- Supplied records:
━━━━━━

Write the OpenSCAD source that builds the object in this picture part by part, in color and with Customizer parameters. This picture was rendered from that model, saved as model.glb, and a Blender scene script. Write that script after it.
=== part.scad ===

━━━━━━

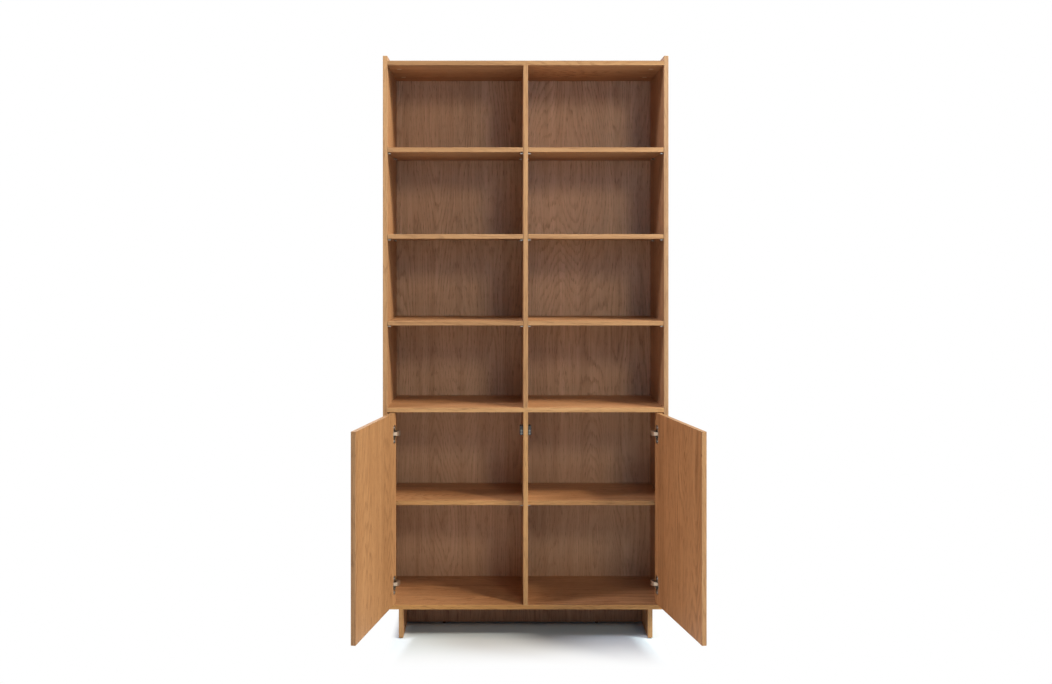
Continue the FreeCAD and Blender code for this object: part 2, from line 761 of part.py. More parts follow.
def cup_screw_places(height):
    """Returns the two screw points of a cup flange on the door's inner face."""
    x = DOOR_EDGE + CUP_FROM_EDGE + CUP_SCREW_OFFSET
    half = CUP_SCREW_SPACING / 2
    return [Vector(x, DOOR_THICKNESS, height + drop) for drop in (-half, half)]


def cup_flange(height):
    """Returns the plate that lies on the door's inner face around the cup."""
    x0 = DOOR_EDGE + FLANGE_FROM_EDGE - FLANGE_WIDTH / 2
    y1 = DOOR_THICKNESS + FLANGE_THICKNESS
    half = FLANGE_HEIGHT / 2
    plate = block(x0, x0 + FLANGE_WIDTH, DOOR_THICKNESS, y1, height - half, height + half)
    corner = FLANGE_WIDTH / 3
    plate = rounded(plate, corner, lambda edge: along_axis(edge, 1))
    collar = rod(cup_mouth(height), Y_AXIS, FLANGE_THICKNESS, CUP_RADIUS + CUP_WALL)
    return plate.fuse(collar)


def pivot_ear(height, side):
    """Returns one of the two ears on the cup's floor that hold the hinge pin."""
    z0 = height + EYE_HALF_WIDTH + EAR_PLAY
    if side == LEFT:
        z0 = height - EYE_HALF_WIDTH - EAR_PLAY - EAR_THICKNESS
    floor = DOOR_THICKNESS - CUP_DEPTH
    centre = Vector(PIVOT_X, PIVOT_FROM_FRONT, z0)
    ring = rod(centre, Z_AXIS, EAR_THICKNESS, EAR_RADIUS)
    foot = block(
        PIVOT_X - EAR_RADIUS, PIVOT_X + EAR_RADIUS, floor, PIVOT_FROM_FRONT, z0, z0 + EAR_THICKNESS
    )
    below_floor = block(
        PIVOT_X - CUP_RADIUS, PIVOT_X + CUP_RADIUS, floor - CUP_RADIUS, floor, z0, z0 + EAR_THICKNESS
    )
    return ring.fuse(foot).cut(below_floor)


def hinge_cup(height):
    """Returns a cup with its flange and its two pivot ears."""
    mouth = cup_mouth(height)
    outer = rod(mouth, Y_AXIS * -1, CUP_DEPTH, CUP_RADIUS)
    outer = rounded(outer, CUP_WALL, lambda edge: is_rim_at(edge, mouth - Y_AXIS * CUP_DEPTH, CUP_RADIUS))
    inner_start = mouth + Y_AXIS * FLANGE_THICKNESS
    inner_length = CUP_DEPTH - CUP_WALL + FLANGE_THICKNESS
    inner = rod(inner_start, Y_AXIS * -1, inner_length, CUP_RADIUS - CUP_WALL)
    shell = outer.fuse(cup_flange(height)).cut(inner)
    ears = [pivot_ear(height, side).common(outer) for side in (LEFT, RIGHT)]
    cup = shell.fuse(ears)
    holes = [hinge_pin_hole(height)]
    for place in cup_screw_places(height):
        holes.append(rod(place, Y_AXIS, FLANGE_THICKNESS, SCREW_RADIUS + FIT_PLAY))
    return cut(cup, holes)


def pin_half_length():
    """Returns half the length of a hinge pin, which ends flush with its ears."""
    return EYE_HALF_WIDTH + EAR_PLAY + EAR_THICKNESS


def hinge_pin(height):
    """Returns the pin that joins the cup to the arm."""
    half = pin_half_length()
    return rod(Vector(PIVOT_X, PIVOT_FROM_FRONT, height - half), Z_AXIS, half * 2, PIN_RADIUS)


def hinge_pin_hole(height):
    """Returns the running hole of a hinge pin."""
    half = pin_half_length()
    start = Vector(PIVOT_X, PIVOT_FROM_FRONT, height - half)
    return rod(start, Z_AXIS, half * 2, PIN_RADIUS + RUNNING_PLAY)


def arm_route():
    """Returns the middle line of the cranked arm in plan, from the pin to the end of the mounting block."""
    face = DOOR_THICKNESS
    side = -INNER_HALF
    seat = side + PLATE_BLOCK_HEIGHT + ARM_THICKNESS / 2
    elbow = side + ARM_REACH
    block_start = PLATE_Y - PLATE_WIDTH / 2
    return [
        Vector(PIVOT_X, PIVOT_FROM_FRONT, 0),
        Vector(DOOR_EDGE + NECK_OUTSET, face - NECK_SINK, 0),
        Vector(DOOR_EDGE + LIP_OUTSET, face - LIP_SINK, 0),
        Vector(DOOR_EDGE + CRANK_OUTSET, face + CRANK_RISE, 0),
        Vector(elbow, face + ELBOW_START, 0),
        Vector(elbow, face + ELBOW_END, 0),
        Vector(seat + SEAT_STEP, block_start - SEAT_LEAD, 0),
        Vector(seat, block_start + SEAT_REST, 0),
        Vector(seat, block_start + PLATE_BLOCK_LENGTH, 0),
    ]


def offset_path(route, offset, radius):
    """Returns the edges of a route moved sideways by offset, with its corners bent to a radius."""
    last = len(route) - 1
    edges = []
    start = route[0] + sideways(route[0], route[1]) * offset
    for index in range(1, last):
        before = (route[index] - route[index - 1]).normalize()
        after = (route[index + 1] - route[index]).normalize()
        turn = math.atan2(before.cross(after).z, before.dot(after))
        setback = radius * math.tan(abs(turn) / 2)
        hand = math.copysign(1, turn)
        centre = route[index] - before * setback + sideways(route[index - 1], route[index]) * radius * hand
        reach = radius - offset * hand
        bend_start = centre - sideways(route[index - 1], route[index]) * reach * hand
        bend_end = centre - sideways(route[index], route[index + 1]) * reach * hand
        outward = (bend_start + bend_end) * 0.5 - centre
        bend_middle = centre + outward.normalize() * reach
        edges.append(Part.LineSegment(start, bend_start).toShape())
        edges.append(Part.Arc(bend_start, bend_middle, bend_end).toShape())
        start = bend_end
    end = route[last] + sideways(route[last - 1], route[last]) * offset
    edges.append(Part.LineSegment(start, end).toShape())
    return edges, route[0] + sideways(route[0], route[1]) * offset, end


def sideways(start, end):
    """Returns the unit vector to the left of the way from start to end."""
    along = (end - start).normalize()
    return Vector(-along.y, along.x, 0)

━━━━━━

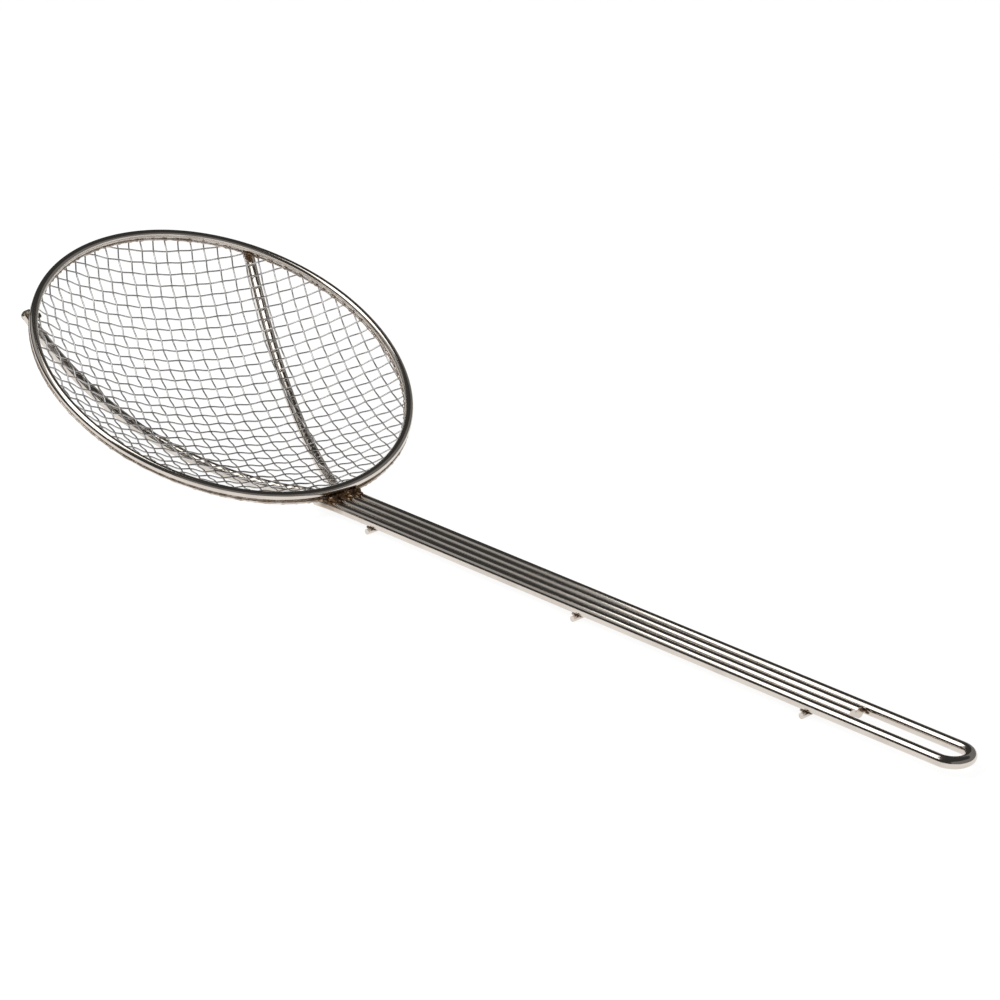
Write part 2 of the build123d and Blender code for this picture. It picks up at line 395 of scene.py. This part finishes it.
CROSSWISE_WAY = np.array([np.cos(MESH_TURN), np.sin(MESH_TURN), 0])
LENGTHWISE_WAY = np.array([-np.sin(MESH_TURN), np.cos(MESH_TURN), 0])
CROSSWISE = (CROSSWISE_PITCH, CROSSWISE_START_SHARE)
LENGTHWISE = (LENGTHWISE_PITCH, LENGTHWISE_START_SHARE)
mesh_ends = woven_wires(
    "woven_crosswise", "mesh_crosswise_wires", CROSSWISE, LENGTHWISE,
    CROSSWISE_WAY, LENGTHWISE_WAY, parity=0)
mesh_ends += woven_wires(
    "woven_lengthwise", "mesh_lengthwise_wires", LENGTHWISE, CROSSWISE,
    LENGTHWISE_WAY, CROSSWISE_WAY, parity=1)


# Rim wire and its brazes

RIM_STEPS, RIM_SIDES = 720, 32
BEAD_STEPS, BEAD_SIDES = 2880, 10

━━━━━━

- What you need to do:
Give again the run of lines that opens at the line with "Continue the FreeCAD" and closes at the line with "return plate.fuse(collar)", exactly, and only that run.

- Output for this task:
Continue the FreeCAD and Blender code for this object: part 2, from line 761 of part.py. More parts follow.
def cup_screw_places(height):
    """Returns the two screw points of a cup flange on the door's inner face."""
    x = DOOR_EDGE + CUP_FROM_EDGE + CUP_SCREW_OFFSET
    half = CUP_SCREW_SPACING / 2
    return [Vector(x, DOOR_THICKNESS, height + drop) for drop in (-half, half)]


def cup_flange(height):
    """Returns the plate that lies on the door's inner face around the cup."""
    x0 = DOOR_EDGE + FLANGE_FROM_EDGE - FLANGE_WIDTH / 2
    y1 = DOOR_THICKNESS + FLANGE_THICKNESS
    half = FLANGE_HEIGHT / 2
    plate = block(x0, x0 + FLANGE_WIDTH, DOOR_THICKNESS, y1, height - half, height + half)
    corner = FLANGE_WIDTH / 3
    plate = rounded(plate, corner, lambda edge: along_axis(edge, 1))
    collar = rod(cup_mouth(height), Y_AXIS, FLANGE_THICKNESS, CUP_RADIUS + CUP_WALL)
    return plate.fuse(collar)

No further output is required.